Task:
Your task is to quote the records from their first line through the line containing "wasm.setup();", with nothing added or left out.

Extracted information:
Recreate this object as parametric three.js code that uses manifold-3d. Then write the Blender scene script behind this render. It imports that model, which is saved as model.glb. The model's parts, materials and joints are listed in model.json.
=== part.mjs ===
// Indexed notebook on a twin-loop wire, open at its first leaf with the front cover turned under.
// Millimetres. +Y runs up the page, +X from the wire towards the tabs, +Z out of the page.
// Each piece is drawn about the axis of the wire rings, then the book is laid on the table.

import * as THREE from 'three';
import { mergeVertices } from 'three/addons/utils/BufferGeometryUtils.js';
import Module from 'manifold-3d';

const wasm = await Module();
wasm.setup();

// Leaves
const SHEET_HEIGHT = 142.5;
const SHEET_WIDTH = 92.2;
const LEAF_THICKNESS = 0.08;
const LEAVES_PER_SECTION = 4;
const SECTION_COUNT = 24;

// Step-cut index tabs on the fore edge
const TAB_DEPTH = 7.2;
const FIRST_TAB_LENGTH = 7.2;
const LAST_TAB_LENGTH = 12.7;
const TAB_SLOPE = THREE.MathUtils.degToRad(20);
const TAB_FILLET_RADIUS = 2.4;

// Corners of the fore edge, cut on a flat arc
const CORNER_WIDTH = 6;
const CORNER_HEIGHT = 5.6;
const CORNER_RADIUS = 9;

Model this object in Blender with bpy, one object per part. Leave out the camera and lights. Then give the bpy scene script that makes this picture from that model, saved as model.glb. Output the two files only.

Response to the exercise:
Recreate this object as parametric three.js code that uses manifold-3d. Then write the Blender scene script behind this render. It imports that model, which is saved as model.glb. The model's parts, materials and joints are listed in model.json.
=== part.mjs ===
// Indexed notebook on a twin-loop wire, open at its first leaf with the front cover turned under.
// Millimetres. +Y runs up the page, +X from the wire towards the tabs, +Z out of the page.
// Each piece is drawn about the axis of the wire rings, then the book is laid on the table.

import * as THREE from 'three';
import { mergeVertices } from 'three/addons/utils/BufferGeometryUtils.js';
import Module from 'manifold-3d';

const wasm = await Module();
wasm.setup();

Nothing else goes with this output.